An off-grid property can cost as low as $5000 to start, but this is also true for homesteads. You can purchase a cheap piece of land, build a small cabin, and throw some solar panels on.

You can build a homestead for the same amount. It depends on what you want on your property. 

I will say that homesteads have exemptions, and because it’s self-sustainable, in all reality, it can be viewed as cheaper as you’ll inevitably save money.

Can My Property Be Both?

Yes, a homestead can be the same as an off-grid property, as a homestead is off-grid nonetheless. However, an off-grid property cannot be both. 

If an off-grid property becomes self-sustainable, it’s then classified as a homestead essentially. The better question to ask is if they can be similar because if they are both, then it’s a homestead. 

Suppose I were going to bite the bullet, I’d start a homestead. After all, it’s entirely up to you how challenging the homestead is to manage. 

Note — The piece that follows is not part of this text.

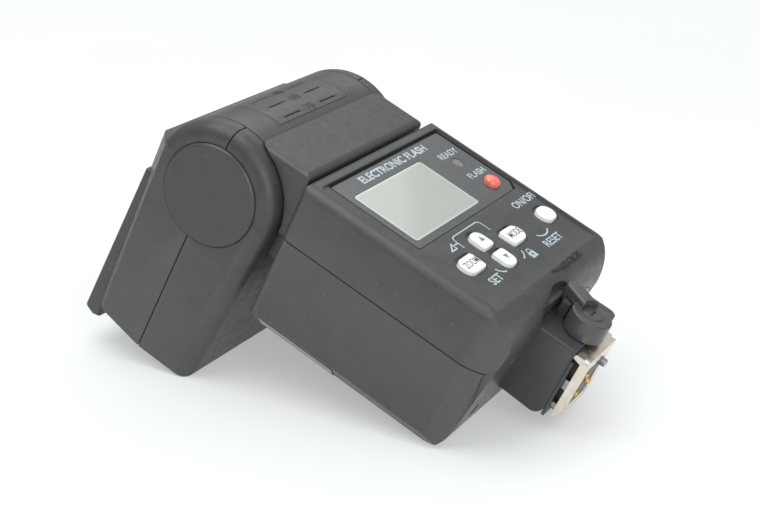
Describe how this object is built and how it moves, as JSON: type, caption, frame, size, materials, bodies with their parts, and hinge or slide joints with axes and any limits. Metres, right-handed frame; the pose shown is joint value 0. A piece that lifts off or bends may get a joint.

It’s like saying whether or not a car is a pickup truck. It’s not until you remove the rear end of the car and make it into a pickup truck — I’ve seen some crazy things.


The term “off-grid” and “homestead” often get used as if they are the same, but they couldn’t be any more different. Homesteads are always off-grid, and off-grid properties aren’t homesteads. 

If an off-grid property were self-sustainable, then it could be classified as a homestead. However, a homestead can never only be an off-grid property. 

So while they are similar in the sense of being disconnected to the grid, the similarities are identical to an apple and orange.

If you have an itch to start a property but just can’t make your mind up, perhaps start an off-grid property and, if you’d like, slowly make it self-sustainable. 

It’s better to start small and see where fate takes you; this way, you don’t bite off more than you can chew. 

If you don’t think you’ll have plenty of time to homestead, off-grid properties will likely fit you much better.